A Broader Pattern: European Weapons on Asian Platforms
KF-21’s adoption of SPEAR reflects a broader trend of Asian air forces incorporating European-origin precision weapons onto non-European platforms. Examples include:
- Indonesia: Equipping Su-30MKIs with French AASM Hammer bombs;
- India: Rafales armed with Meteor BVRAAMs alongside Russian-origin Su-series fighters;
- Taiwan: Integrating IRIS-T missiles onto upgraded F-16Vs;
- Korea itself: FA-50 light fighters equipped with Brimstone-class weapons under discussion for export customers like Poland or Malaysia.
This hybridization reflects both geopolitical diversification goals — reducing reliance on U.S.-only supply chains — and technical merit: many European missiles offer modularity and compactness suited for lighter platforms without compromising range or accuracy.
SPEAR vs Alternatives: Why Not SDB-II or Taurus?

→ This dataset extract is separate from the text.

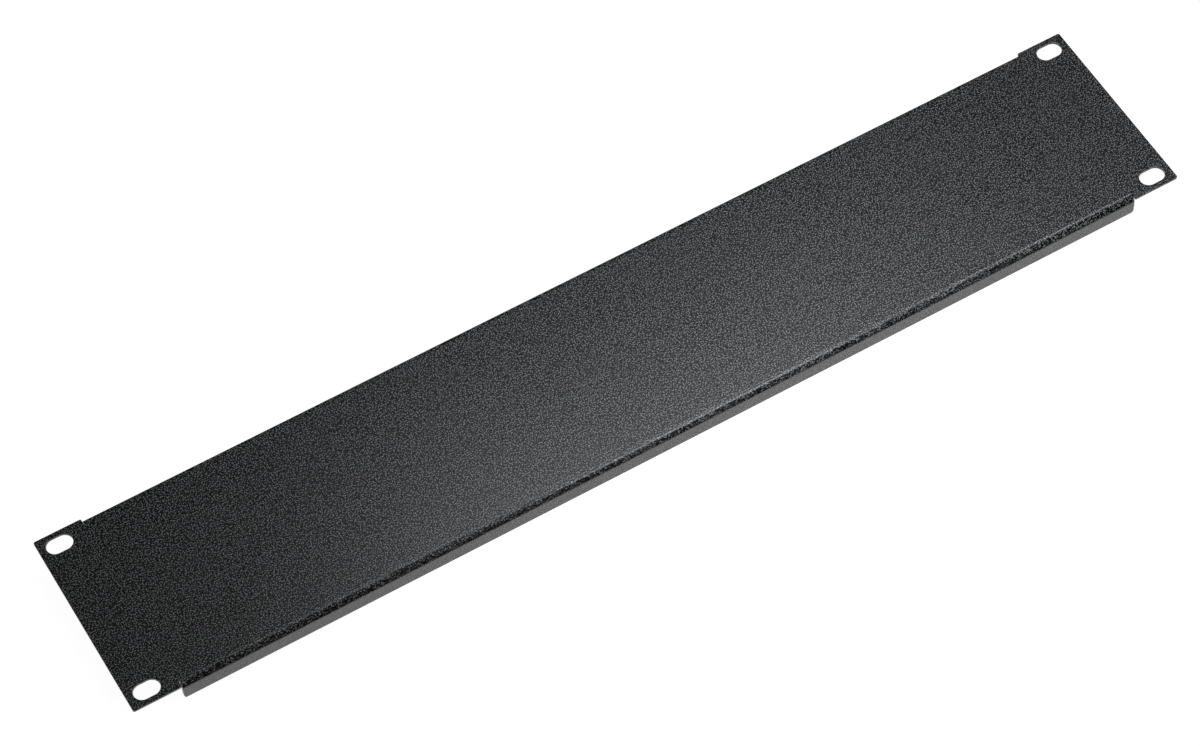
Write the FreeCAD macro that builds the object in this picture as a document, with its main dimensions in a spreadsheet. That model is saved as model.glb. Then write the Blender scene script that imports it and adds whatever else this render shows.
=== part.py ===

SPEAR was likely chosen over U.S.-made SDB-II due to several factors:
- Sovereignty & ITAR constraints: U.S.-origin weapons are subject to export controls which can limit re-export options;
- Pylon compatibility: SPEAR can be quad-packed per hardpoint versus dual-carriage limits on some heavier munitions;
- Cognitive EW resilience: Multi-mode seekers offer better performance against GPS jamming than GPS-only glide bombs;
- Taurus KEPD vs SPEAR role split: Taurus remains in service for deep-strike missions (>500 km), while SPEAR fills tactical SEAD/DEAD roles at ~140 km range.
This layered approach mirrors that seen in UK doctrine where Storm Shadow handles strategic targets while SPEAR handles time-sensitive battlefield threats such as mobile SAMs or convoys protected by SHORAD systems.